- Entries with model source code
········

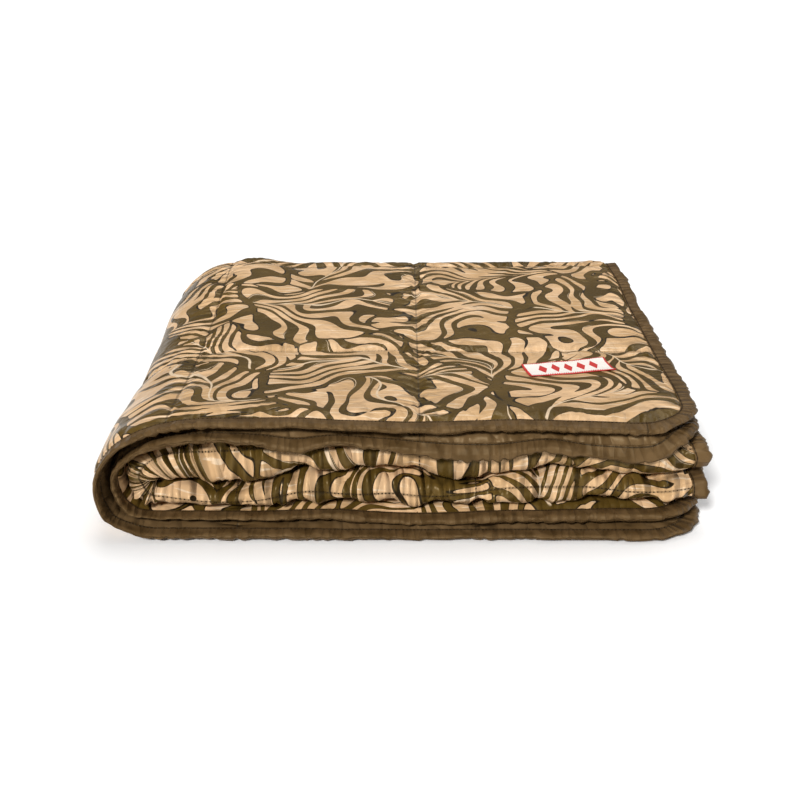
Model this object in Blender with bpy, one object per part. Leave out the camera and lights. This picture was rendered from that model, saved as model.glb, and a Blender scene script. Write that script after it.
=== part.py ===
"""A quilted camp blanket, folded in half three times, with each sewn piece as its own solid.

The blanket is drawn flat first: u runs across its width, v along its length and w through its thickness,
with the printed face at +w. Every piece is a grid or a band in that flat frame, and one fold mapping
carries it to where it lies in the folded blanket. Units are metres, +Z is up, and the origin is at the
centre of the underside.
"""

import bisect
import math

import bmesh
import bpy

# The blanket laid out flat.
SHEET_WIDTH = 1.07
SHEET_LENGTH = 1.91
CORNER_RADIUS = 0.05

# The blanket as folded.
FOLDED_WIDTH = 0.52
FOLDED_DEPTH = 0.465
LAYER_PITCH = 0.0134  # eight layers make the height
CLEARANCE = 0.0003  # air left between neighbouring pieces and between layers
SHOULDER_RUN = 0.058  # how far the top slopes out before the left roll turns down
CREASE_SETBACK = 0.003  # the first crease lies this far behind the bound edges

# The sandwich of cloth and batting.
CLOTH = 0.0006
PUFFED_HALF = LAYER_PITCH / 2 - CLEARANCE / 2
SEWN_HALF = 0.0024
SEAM_SLOPE = 0.02  # the batting swells from sewn to full loft over this distance
BORDER = 0.025  # flat strip along the edge, half of it under the binding

# Quilting seams.
ROW_PITCH = 0.257
ROW_SEAMS = [SHEET_LENGTH / 2 + i * ROW_PITCH for i in range(-3, 4)]
COLUMN_PITCH = 0.21
FIRST_COLUMN = 0.245
COLUMN_SEAMS = [FIRST_COLUMN + i * COLUMN_PITCH for i in range(4)]
THREAD = 0.0004
THREAD_WIDTH = 0.0008
SEAM_END = 0.016  # quilting seams stop here, just inside the binding

# The binding tape.
TAPE = 0.0006
TAPE_COVER = 0.0115  # how far the tape reaches in over each face
TAPE_SEAM = 0.0098

# The woven label.
LABEL_CENTRE = (0.102, 0.132)
LABEL_SIZE = (0.083, 0.033)
LABEL_TURN = math.radians(-11)
LABEL_THICKNESS = 0.0005
LABEL_SEAM = 0.002

# Steps round each bend, even so that one station falls on the crease.
OUTER_STEPS = 6
CREASE_STEPS = 4
SHOULDER_STEPS = 5
UNDER_STEPS = 4

OVERHANG = CLEARANCE + TAPE  # the binding stands this far outside the cloth's edge
FRONT = -FOLDED_DEPTH / 2 + OVERHANG
BACK_CENTRE = FOLDED_DEPTH / 2 - 2 * LAYER_PITCH + CLEARANCE / 2
CREASE_CENTRE = FRONT + LAYER_PITCH + CREASE_SETBACK
RIGHT = FOLDED_WIDTH / 2 - OVERHANG
ROLL_CENTRE = -FOLDED_WIDTH / 2 + 4 * LAYER_PITCH - CLEARANCE / 2
MIDDLE_HEIGHT = 4 * LAYER_PITCH - CLEARANCE / 2


def straight(start, end, height, side):
    """One layer lying flat from y=start to y=end. side is +1 where its printed face is up."""

    def place(share):
        return start + (end - start) * share, height, 0.0, side

    return abs(end - start), place


def bend(centre, height, radius, first, last, side):
    """A half turn about (centre, height) from one angle to another. side is +1 with the print outside."""

    def place(share):
        angle = first + (last - first) * share
        out, up = math.cos(angle), math.sin(angle)
        return centre + radius * out, height + radius * up, side * out, side * up

    return math.pi * radius, place


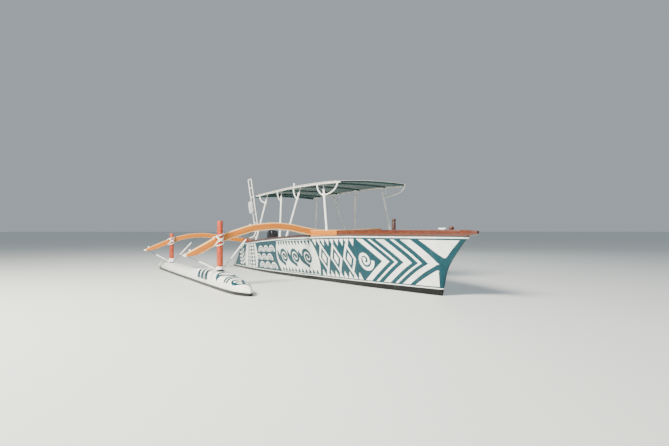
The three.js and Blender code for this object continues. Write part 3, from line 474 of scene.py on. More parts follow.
tone = add(tree, "MapRange", {"Value": own.outputs["Value"], "To Min": 0.84, "To Max": 1.12})
toned = add(tree, "VectorMath", {0: wood, "Scale": tone}, operation="SCALE")
# The glue line is under 1 mm, drawn at 2 mm so that it shows.
edge = add(tree, "Math", {0: within, 1: 0.09}, operation="LESS_THAN")
glue = add(tree, "Math", {0: edge, 1: 0.45}, operation="MULTIPLY")
glued = add(tree, "Mix", {0: glue, 6: toned, 7: linear("8E5524")}, data_type="RGBA")
# The strips at the top and the bottom of the depth are paler: painted highlight along the eased
# edges, where light catches them.
rim = add(tree, "Math", {0: axes["Y"]}, operation="ABSOLUTE")
pale = add(tree, "MapRange", {"Value": rim, "From Min": 0.050, "From Max": 0.066,
                              "To Min": 0.0, "To Max": 0.7})
edge_highlighted = add(tree, "Mix", {0: pale, 6: glued.outputs[2], 7: linear("F0D49A")}, data_type="RGBA")
gloss = add(tree, "MapRange", {"Value": grain, "To Min": 0.32, "To Max": 0.5})
show(tree, shader, edge_highlighted.outputs[2], gloss, grain, 0.2, 0.0006)

post_wood, tree, shader = finish("red_stained_hardwood", Coat_Weight=0.2, Coat_Roughness=0.3)
spot = add(tree, "TexCoord").outputs["Object"]
fibres = add(tree, "Mapping", {"Vector": spot, "Scale": (34.0, 34.0, 1.8)})
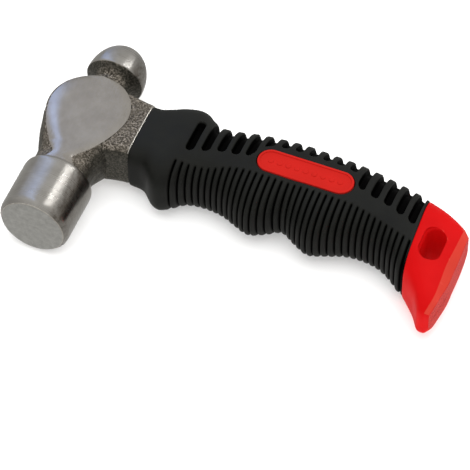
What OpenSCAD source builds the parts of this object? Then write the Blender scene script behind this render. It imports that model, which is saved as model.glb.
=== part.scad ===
// Small ball peen hammer with a moulded two-colour handle.
// Lying on its side: +X runs from the head to the butt, +Y from the striking
// face to the ball, +Z is up through the cheeks. The origin is under the middle
// of the hammer, on the surface it lies on. Millimetres.

/* [Head] */
// Overall length of the head, striking face to top of the ball
head_len = 80; // [78:1:84]
// Diameter of the poll
poll_d = 24.2; // [23:0.2:24.2]
// Diameter of the flat striking face
face_d = 19.8; // [17:0.2:21]
// Diameter of the ball
ball_d = 20.2; // [18:0.2:21]
// Distance over the two ground cheeks
cheek_w = 19.2; // [18:0.2:20]
// Radius of the round part of the cheek
cheek_r = 14; // [13.5:0.1:14.4]
// Distance from the head's centre line to the end of the skirt
skirt_x = 19.5; // [19:0.1:20]

/* [Shaft] */
// Long side of the shaft's section
shaft_a = 11.4; // [10:0.2:12]
// Short side of the shaft's section
shaft_b = 7; // [6:0.2:7.4]
// Where the shaft ends inside the handle
shaft_end = 108; // [100:1:112]

/* [Grip] */
// Thickness of the grip over its two flat sides
grip_t = 24.2; // [23:0.2:24.2]
// Number of fine grooves round the finger side
groove_n = 37; // [35:1:37]
// Spacing of the fine grooves
groove_pitch = 2.2; // [2.1:0.05:2.2]
// Width of a fine groove at the surface
groove_w = 1.1; // [0.8:0.1:1.3]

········

- REQUEST
Repeat the records above exactly.

- FINAL RESULT
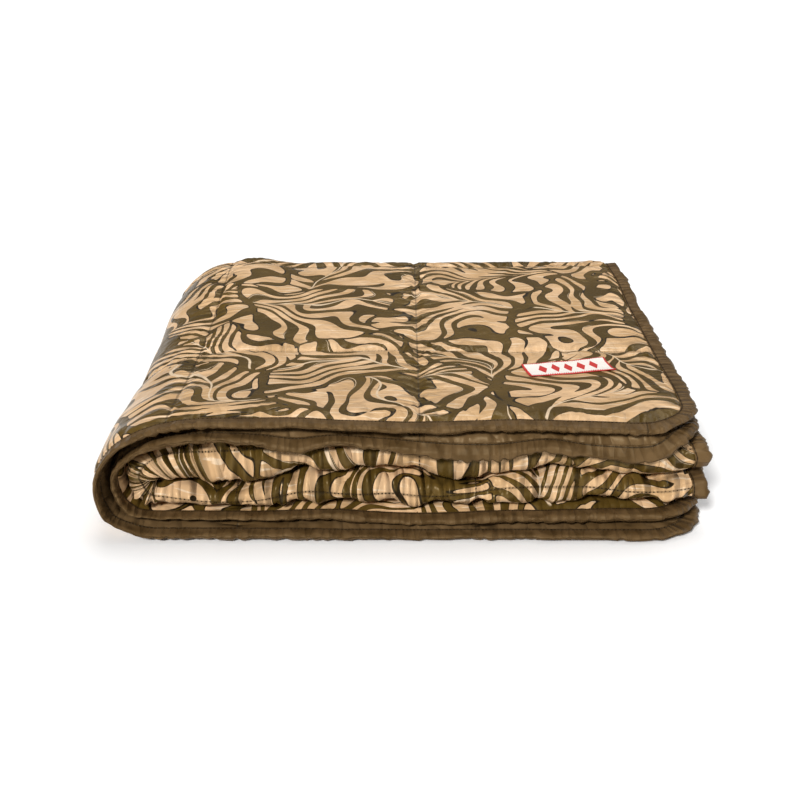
Model this object in Blender with bpy, one object per part. Leave out the camera and lights. This picture was rendered from that model, saved as model.glb, and a Blender scene script. Write that script after it.
=== part.py ===
"""A quilted camp blanket, folded in half three times, with each sewn piece as its own solid.

The blanket is drawn flat first: u runs across its width, v along its length and w through its thickness,
with the printed face at +w. Every piece is a grid or a band in that flat frame, and one fold mapping
carries it to where it lies in the folded blanket. Units are metres, +Z is up, and the origin is at the
centre of the underside.
"""

import bisect
import math

import bmesh
import bpy

# The blanket laid out flat.
SHEET_WIDTH = 1.07
SHEET_LENGTH = 1.91
CORNER_RADIUS = 0.05

# The blanket as folded.
FOLDED_WIDTH = 0.52
FOLDED_DEPTH = 0.465
LAYER_PITCH = 0.0134  # eight layers make the height
CLEARANCE = 0.0003  # air left between neighbouring pieces and between layers
SHOULDER_RUN = 0.058  # how far the top slopes out before the left roll turns down
CREASE_SETBACK = 0.003  # the first crease lies this far behind the bound edges

# The sandwich of cloth and batting.
CLOTH = 0.0006
PUFFED_HALF = LAYER_PITCH / 2 - CLEARANCE / 2
SEWN_HALF = 0.0024
SEAM_SLOPE = 0.02  # the batting swells from sewn to full loft over this distance
BORDER = 0.025  # flat strip along the edge, half of it under the binding

# Quilting seams.
ROW_PITCH = 0.257
ROW_SEAMS = [SHEET_LENGTH / 2 + i * ROW_PITCH for i in range(-3, 4)]
COLUMN_PITCH = 0.21
FIRST_COLUMN = 0.245
COLUMN_SEAMS = [FIRST_COLUMN + i * COLUMN_PITCH for i in range(4)]
THREAD = 0.0004
THREAD_WIDTH = 0.0008
SEAM_END = 0.016  # quilting seams stop here, just inside the binding

# The binding tape.
TAPE = 0.0006
TAPE_COVER = 0.0115  # how far the tape reaches in over each face
TAPE_SEAM = 0.0098

# The woven label.
LABEL_CENTRE = (0.102, 0.132)
LABEL_SIZE = (0.083, 0.033)
LABEL_TURN = math.radians(-11)
LABEL_THICKNESS = 0.0005
LABEL_SEAM = 0.002

# Steps round each bend, even so that one station falls on the crease.
OUTER_STEPS = 6
CREASE_STEPS = 4
SHOULDER_STEPS = 5
UNDER_STEPS = 4

OVERHANG = CLEARANCE + TAPE  # the binding stands this far outside the cloth's edge
FRONT = -FOLDED_DEPTH / 2 + OVERHANG
BACK_CENTRE = FOLDED_DEPTH / 2 - 2 * LAYER_PITCH + CLEARANCE / 2
CREASE_CENTRE = FRONT + LAYER_PITCH + CREASE_SETBACK
RIGHT = FOLDED_WIDTH / 2 - OVERHANG
ROLL_CENTRE = -FOLDED_WIDTH / 2 + 4 * LAYER_PITCH - CLEARANCE / 2
MIDDLE_HEIGHT = 4 * LAYER_PITCH - CLEARANCE / 2


def straight(start, end, height, side):
    """One layer lying flat from y=start to y=end. side is +1 where its printed face is up."""

    def place(share):
        return start + (end - start) * share, height, 0.0, side

    return abs(end - start), place


def bend(centre, height, radius, first, last, side):
    """A half turn about (centre, height) from one angle to another. side is +1 with the print outside."""

    def place(share):
        angle = first + (last - first) * share
        out, up = math.cos(angle), math.sin(angle)
        return centre + radius * out, height + radius * up, side * out, side * up

    return math.pi * radius, place


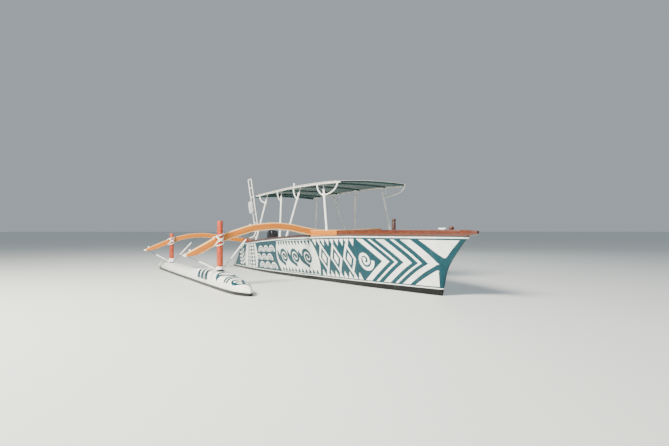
The three.js and Blender code for this object continues. Write part 3, from line 474 of scene.py on. More parts follow.
tone = add(tree, "MapRange", {"Value": own.outputs["Value"], "To Min": 0.84, "To Max": 1.12})
toned = add(tree, "VectorMath", {0: wood, "Scale": tone}, operation="SCALE")
# The glue line is under 1 mm, drawn at 2 mm so that it shows.
edge = add(tree, "Math", {0: within, 1: 0.09}, operation="LESS_THAN")
glue = add(tree, "Math", {0: edge, 1: 0.45}, operation="MULTIPLY")
glued = add(tree, "Mix", {0: glue, 6: toned, 7: linear("8E5524")}, data_type="RGBA")
# The strips at the top and the bottom of the depth are paler: painted highlight along the eased
# edges, where light catches them.
rim = add(tree, "Math", {0: axes["Y"]}, operation="ABSOLUTE")
pale = add(tree, "MapRange", {"Value": rim, "From Min": 0.050, "From Max": 0.066,
                              "To Min": 0.0, "To Max": 0.7})
edge_highlighted = add(tree, "Mix", {0: pale, 6: glued.outputs[2], 7: linear("F0D49A")}, data_type="RGBA")
gloss = add(tree, "MapRange", {"Value": grain, "To Min": 0.32, "To Max": 0.5})
show(tree, shader, edge_highlighted.outputs[2], gloss, grain, 0.2, 0.0006)

post_wood, tree, shader = finish("red_stained_hardwood", Coat_Weight=0.2, Coat_Roughness=0.3)
spot = add(tree, "TexCoord").outputs["Object"]
fibres = add(tree, "Mapping", {"Vector": spot, "Scale": (34.0, 34.0, 1.8)})
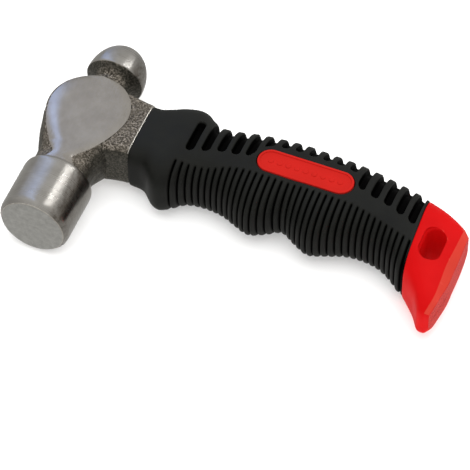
What OpenSCAD source builds the parts of this object? Then write the Blender scene script behind this render. It imports that model, which is saved as model.glb.
=== part.scad ===
// Small ball peen hammer with a moulded two-colour handle.
// Lying on its side: +X runs from the head to the butt, +Y from the striking
// face to the ball, +Z is up through the cheeks. The origin is under the middle
// of the hammer, on the surface it lies on. Millimetres.

/* [Head] */
// Overall length of the head, striking face to top of the ball
head_len = 80; // [78:1:84]
// Diameter of the poll
poll_d = 24.2; // [23:0.2:24.2]
// Diameter of the flat striking face
face_d = 19.8; // [17:0.2:21]
// Diameter of the ball
ball_d = 20.2; // [18:0.2:21]
// Distance over the two ground cheeks
cheek_w = 19.2; // [18:0.2:20]
// Radius of the round part of the cheek
cheek_r = 14; // [13.5:0.1:14.4]
// Distance from the head's centre line to the end of the skirt
skirt_x = 19.5; // [19:0.1:20]

/* [Shaft] */
// Long side of the shaft's section
shaft_a = 11.4; // [10:0.2:12]
// Short side of the shaft's section
shaft_b = 7; // [6:0.2:7.4]
// Where the shaft ends inside the handle
shaft_end = 108; // [100:1:112]

/* [Grip] */
// Thickness of the grip over its two flat sides
grip_t = 24.2; // [23:0.2:24.2]
// Number of fine grooves round the finger side
groove_n = 37; // [35:1:37]
// Spacing of the fine grooves
groove_pitch = 2.2; // [2.1:0.05:2.2]
// Width of a fine groove at the surface
groove_w = 1.1; // [0.8:0.1:1.3]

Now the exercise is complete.